The ancient Greek mathematician Eratosthenes of Cyrene proposed a much more beautiful and efficient way. Instead of inspecting each statue individually, he realized we can eliminate the fakes in great, sweeping waves. This method, known as the Sieve of Eratosthenes, is not just a clever trick; it is a physical manifestation of the deepest laws governing the world of numbers.
Let's begin our journey. The statues numbered 0 and 1 are not considered prime by definition, so we can knock them down immediately. We arrive at statue number 2. It's still standing. We declare it a prime—it must be, as there are no smaller numbers (besides 1) to be a multiple of. Now, here comes the brilliant insight. If 2 is a prime, then any multiple of 2—statue 4, 6, 8, 10, and so on, all the way down the line—cannot possibly be prime. They are, by their very nature, "composed" of 2. So, with one simple rule, "find all multiples of 2," we can send a shockwave down the hall, toppling half of the remaining statues.

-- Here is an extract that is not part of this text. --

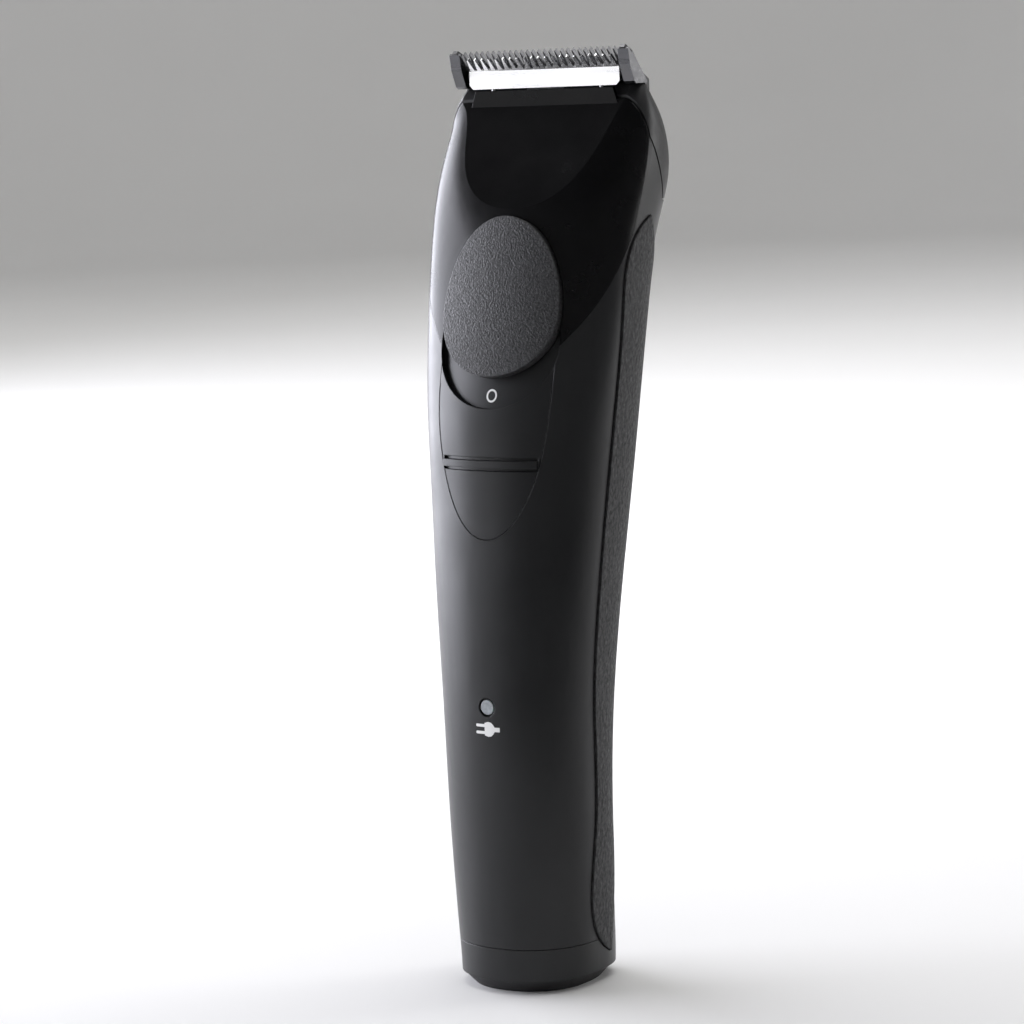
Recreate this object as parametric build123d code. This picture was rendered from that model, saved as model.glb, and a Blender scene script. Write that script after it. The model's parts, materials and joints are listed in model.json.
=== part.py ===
from build123d import *
import math
import os

# Cordless hair clipper, millimetres. The foot stands on z = 0, the switch faces -Y and the
# blades are at the top. The origin is the middle of the foot's underside.

# Body sections from foot to crown: height, half width, front, widest line and back.
FOOT_SECTION = (0.0, 12.4, -12.4, -0.2, 12.4)
RING_SECTION = (8.0, 12.8, -12.3, 0.2, 12.2)
WAIST_SECTION = (28.0, 13.8, -11.7, -0.8, 10.7)
GRIP_SECTION = (48.0, 14.3, -11.6, -0.6, 12.3)
BELLY_SECTION = (68.0, 15.6, -10.5, 0.4, 15.4)
PALM_SECTION = (88.0, 17.2, -8.8, 2.5, 18.8)
RAMP_SECTION = (99.0, 18.1, -7.5, 3.6, 20.4)
THUMB_SECTION = (113.0, 19.2, -3.6, 5.6, 22.2)
NECK_SECTION = (128.0, 20.1, 0.6, 9.0, 26.2)
CROWN_SECTION = (138.0, 20.8, 5.0, 13.2, 28.8)
BROW_SECTION = (147.0, 19.9, 10.6, 15.8, 24.4)
TOP_SECTION = (152.5, 17.6, 14.6, 17.2, 20.6)
FRONT_FULLNESS = 2.2
BACK_FULLNESS = 2.8
SECTION_POINTS = 32

# Shell thickness and the gaps between pieces.
WALL = 1.8
SEAM_GAP = 0.10
BLOCK_GAP = 0.30
RUNNING_GAP = 0.05
PIN_GAP = 0.03
YOKE_GAP = 0.12
SLIDE_GAP = 0.25
CHEEK_GAP = 0.30
FORK_GAP = 0.15

# The head's flat front facet, as two points of its line in the side view.
FACET_LOW = (1.4, 130.9)
FACET_HIGH = (14.2, 150.0)

# The removable blade block: its front and lower edges in the side view.
BLOCK_FRONT = 14.1
BLOCK_BEND = 143.0
BLOCK_HEEL = 19.2
BLOCK_FLOOR = 132.2
BLOCK_WALL = 1.5
DECK_THICKNESS = 1.9
HOUSING_TOP = 150.0

# The knuckle that the blade block opens on, at the housing's rear edge.
HINGE_BACK = 27.3
KNUCKLE_RADIUS = 0.9
KNUCKLE_HALF_LENGTH = 4.5
KNUCKLE_GAP = 0.15

# Upright lip along the facet's top edge, under the cutting bar.
LIP_FRONT = 13.35
LIP_TOP = 151.5
LIP_HALF_WIDTH = 15.0
LIP_CORNER = 1.0

# The upper cover's lower seam in the side view.
COVER_SEAM_TOP = (14.3, 143.4)
COVER_SEAM_BEND = (9.0, 128.0)
COVER_SEAM_LOW = (-3.3, 108.7)
PARTING_DROP = 1.2

# Rubber grips: the tips and the rear edge, as side-view points.
GRIP_TOP = (13.9, 130.0)
GRIP_SHOULDER = (19.2, 113.0)
GRIP_HIP = (14.8, 84.0)
GRIP_HEEL = (8.2, 36.0)
GRIP_TIP = (4.4, 4.8)
GRIP_INLAY = 1.0
GRIP_PROUD = 0.35

# Base.
RING_SEAM = 7.8
FOOT_HEIGHT = 2.2
FOOT_BEVEL = 2.2
CAP_FLOOR = 1.6
SPIGOT_HEIGHT = 2.2
SPIGOT_WALL = 1.1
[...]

What's next? We walk to the next statue that is still standing. It's number 3. It survived the first wave, so it can't be a multiple of 2. And since it's the first one we've reached after 2, it can't be a multiple of anything smaller. It must be a prime. And just as before, we can now use this newfound knowledge to eliminate more fakes. We send out a second shockwave, knocking down all multiples of 3: statues 6, 9, 12, 15... Some, like 6 and 12, were already down, but many new ones, like 9 and 15, will now fall.
We simply repeat this process. The next standing statue is 5. It is prime. Knock down its multiples. Then 7. It is prime. Knock down its multiples. And so on. The procedure is simple: find the next untouched number, declare it prime, and then eliminate all of its multiples. What remains standing after this process are the prime numbers.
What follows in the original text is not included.